Pull each line holding the word "shown" from the data.

> **Listing**:
>> Begin
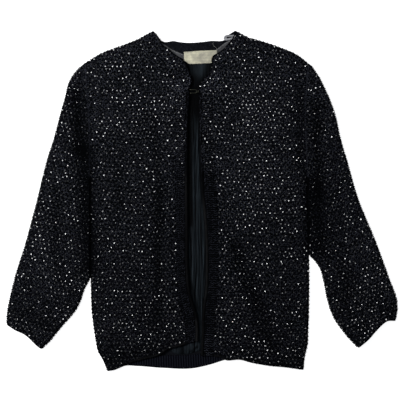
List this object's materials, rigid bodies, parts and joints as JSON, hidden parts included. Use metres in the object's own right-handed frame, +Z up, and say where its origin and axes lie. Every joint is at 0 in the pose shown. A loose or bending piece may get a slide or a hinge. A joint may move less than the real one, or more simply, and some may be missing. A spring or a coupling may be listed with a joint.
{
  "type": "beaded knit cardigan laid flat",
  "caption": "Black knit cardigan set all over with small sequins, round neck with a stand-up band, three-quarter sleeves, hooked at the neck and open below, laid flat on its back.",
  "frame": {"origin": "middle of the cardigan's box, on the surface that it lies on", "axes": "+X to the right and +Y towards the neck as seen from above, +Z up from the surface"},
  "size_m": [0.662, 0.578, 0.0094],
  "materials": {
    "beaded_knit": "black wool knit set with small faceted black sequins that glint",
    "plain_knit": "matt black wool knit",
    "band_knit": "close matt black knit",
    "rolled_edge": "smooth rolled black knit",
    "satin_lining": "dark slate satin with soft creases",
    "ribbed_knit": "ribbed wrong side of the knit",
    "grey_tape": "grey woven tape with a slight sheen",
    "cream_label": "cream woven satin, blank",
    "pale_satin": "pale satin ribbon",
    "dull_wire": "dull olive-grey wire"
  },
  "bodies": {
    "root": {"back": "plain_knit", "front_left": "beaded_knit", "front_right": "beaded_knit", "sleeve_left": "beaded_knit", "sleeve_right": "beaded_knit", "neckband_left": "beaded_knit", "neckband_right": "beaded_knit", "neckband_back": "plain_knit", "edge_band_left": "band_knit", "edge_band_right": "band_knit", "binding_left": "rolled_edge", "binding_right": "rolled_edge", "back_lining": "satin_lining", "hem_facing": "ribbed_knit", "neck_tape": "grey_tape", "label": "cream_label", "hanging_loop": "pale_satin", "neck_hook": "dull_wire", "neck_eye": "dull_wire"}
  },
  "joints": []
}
>> End
>> Begin
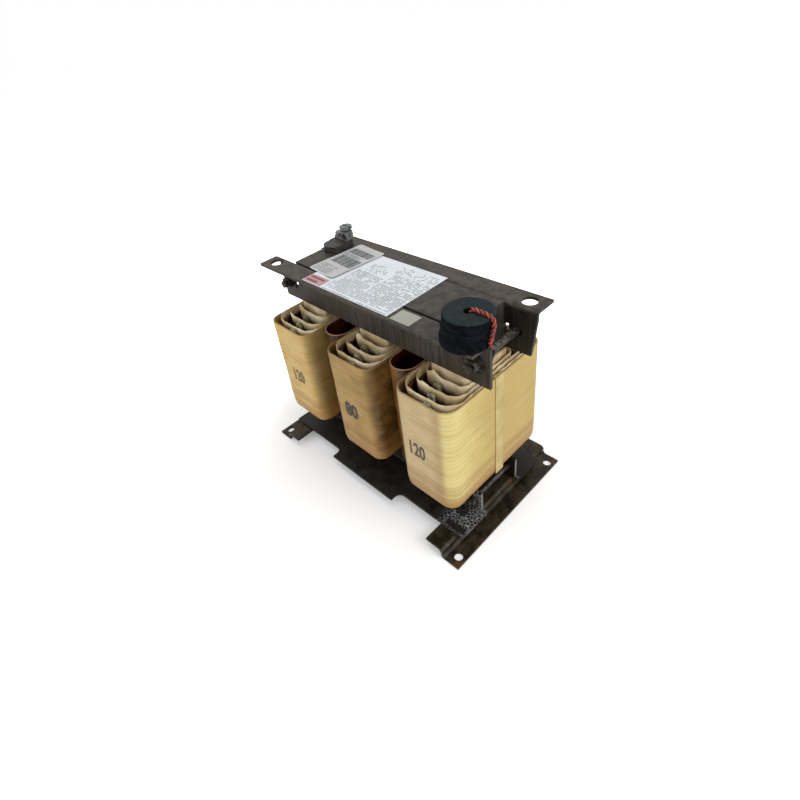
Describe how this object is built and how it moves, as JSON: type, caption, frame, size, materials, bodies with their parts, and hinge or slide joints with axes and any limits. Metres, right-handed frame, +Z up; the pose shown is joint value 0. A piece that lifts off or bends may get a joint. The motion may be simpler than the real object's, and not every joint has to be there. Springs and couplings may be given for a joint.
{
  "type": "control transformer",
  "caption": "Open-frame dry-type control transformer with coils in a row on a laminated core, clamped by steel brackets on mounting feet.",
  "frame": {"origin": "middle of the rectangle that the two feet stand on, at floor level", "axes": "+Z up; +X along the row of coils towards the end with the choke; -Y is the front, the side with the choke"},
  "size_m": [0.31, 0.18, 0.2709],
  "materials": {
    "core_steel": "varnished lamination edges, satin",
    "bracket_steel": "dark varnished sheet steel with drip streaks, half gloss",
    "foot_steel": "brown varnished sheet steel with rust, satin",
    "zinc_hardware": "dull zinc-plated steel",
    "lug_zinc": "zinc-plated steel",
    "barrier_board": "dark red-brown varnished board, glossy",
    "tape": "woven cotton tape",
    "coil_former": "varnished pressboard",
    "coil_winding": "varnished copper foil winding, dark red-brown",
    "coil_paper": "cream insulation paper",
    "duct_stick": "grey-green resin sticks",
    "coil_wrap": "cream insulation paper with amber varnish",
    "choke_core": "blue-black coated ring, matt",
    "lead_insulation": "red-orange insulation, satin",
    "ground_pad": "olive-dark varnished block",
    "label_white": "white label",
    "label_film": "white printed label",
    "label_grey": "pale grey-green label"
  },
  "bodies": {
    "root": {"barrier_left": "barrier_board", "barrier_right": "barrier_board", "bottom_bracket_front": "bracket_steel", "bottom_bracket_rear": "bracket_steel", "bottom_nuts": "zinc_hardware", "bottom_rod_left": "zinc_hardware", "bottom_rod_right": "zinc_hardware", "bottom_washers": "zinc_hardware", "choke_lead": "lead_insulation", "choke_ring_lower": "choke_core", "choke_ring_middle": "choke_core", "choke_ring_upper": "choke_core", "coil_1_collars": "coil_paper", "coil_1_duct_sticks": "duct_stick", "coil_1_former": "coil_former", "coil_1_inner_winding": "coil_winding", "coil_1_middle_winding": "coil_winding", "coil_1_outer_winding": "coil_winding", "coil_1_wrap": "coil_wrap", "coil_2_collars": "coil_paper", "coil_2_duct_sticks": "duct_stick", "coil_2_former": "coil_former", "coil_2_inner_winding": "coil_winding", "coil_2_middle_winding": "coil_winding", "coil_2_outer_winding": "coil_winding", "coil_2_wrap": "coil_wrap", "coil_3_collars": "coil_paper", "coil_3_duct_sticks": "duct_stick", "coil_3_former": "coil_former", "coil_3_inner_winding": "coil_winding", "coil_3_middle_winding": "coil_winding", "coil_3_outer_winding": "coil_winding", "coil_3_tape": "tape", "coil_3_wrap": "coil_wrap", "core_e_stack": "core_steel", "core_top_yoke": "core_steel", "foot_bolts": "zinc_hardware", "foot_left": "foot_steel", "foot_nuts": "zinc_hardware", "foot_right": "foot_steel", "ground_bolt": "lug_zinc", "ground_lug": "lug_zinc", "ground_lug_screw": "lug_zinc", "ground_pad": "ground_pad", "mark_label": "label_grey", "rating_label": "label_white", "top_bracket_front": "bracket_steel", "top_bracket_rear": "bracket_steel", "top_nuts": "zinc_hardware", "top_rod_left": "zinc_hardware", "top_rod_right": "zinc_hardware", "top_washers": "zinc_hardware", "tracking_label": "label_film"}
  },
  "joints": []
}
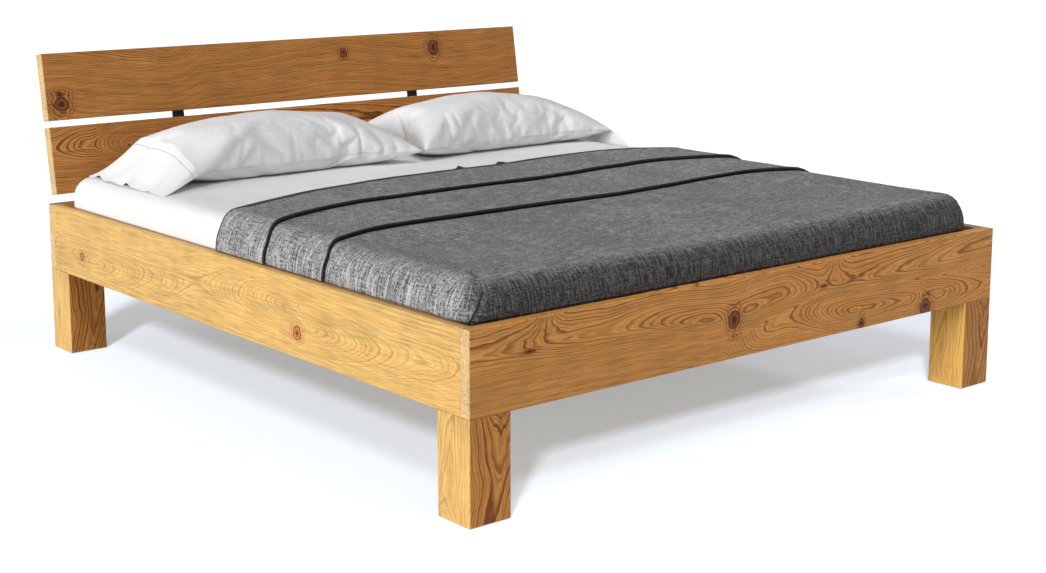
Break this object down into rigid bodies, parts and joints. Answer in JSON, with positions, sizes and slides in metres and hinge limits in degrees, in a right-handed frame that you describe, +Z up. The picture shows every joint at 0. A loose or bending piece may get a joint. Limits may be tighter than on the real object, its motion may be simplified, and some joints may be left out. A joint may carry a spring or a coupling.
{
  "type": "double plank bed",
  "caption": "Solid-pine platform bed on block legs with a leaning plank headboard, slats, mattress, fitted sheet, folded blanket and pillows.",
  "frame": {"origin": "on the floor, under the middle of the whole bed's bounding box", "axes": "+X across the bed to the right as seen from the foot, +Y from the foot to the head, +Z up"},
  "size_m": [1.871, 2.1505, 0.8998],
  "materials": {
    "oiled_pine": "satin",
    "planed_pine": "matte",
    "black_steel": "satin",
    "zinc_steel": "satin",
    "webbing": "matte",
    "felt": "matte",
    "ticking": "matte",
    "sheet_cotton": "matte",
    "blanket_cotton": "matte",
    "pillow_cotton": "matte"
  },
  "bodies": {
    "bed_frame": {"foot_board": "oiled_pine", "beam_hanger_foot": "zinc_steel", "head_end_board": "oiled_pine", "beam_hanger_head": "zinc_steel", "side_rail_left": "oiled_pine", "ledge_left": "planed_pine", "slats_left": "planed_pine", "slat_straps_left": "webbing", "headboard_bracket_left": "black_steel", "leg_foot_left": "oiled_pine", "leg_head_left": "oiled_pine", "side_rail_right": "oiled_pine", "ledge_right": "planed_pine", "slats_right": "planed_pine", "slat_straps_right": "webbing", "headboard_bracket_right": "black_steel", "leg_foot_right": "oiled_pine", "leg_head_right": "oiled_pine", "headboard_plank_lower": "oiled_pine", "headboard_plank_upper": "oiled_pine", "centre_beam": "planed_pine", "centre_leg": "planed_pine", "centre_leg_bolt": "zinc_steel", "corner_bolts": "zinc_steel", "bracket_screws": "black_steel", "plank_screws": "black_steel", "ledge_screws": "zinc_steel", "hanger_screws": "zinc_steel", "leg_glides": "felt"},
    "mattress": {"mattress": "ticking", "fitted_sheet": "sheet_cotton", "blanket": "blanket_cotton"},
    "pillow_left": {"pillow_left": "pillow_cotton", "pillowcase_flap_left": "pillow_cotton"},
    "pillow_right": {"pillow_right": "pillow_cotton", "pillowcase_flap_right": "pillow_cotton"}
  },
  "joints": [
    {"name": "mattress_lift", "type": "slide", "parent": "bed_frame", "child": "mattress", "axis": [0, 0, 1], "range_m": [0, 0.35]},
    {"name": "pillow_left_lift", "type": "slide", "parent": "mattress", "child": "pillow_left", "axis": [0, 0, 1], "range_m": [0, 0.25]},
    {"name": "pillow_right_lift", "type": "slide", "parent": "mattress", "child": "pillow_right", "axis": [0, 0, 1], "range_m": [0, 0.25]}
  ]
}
>> End
> **Task answer**:
List this object's materials, rigid bodies, parts and joints as JSON, hidden parts included. Use metres in the object's own right-handed frame, +Z up, and say where its origin and axes lie. Every joint is at 0 in the pose shown. A loose or bending piece may get a slide or a hinge. A joint may move less than the real one, or more simply, and some may be missing. A spring or a coupling may be listed with a joint.
Describe how this object is built and how it moves, as JSON: type, caption, frame, size, materials, bodies with their parts, and hinge or slide joints with axes and any limits. Metres, right-handed frame, +Z up; the pose shown is joint value 0. A piece that lifts off or bends may get a joint. The motion may be simpler than the real object's, and not every joint has to be there. Springs and couplings may be given for a joint.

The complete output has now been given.